Representation 2020 “works to raise awareness of the under-representation of women in elected office, to strengthen coalitions supportive of measures to increase women's representation, and to highlight the often overlooked structural barriers to achieving gender parity in American elections.” Its research includes The State of Women's Representation, a series of reports on women in U.S. elected office to be published annually through 2020, the centennial of the Nineteenth Amendment.
Women's Media Center
The Women's Media Center—founded by Jane Fonda, Robin Morgan, and Gloria Steinem—has the goal of making women visible and powerful in the media. Its work includes The Status of Women in U.S. Media 2015, an illuminating report summarizing the barriers to women's equal treatment in American media.
Pew Research Center
The Center is a nonpartisan fact tank that informs the public about the issues, attitudes and trends shaping America and the world. It conducts public opinion polling, demographic research, media content analysis and other empirical social science research. Pew recently published an extensive report, Women and Leadership, on the barriers facing women seeking leadership posts in both government and business.

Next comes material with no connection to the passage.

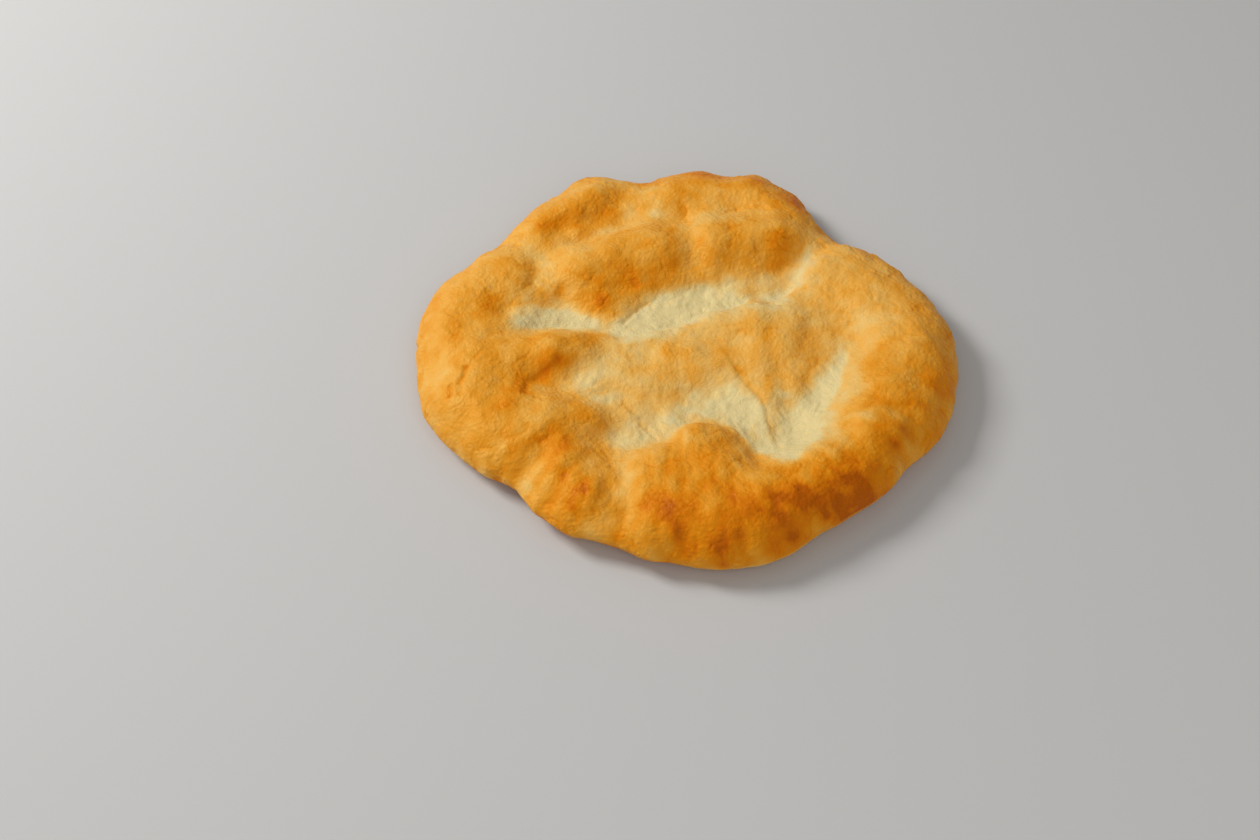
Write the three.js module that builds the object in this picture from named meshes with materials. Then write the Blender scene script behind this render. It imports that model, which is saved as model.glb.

The Center for American Progress
The Center for American Progress is an independent nonpartisan policy institute that is dedicated to improving the lives of all Americans, through bold, progressive ideas, as well as strong leadership and concerted action. The Center publishes frequently on women's status and issues of concern to women. Examples include Four Generations of American Women: Great Progress, Persistent Challenges and this fact sheet on Four Generations of American Women.
The Girl Scouts of the USA (GSUSA) is the largest leadership organization for girls in the world. They recently released Running for a Change: Girls and Politics Pulse Poll, a fascinating survey of girls' views of politics and their desire for leadership.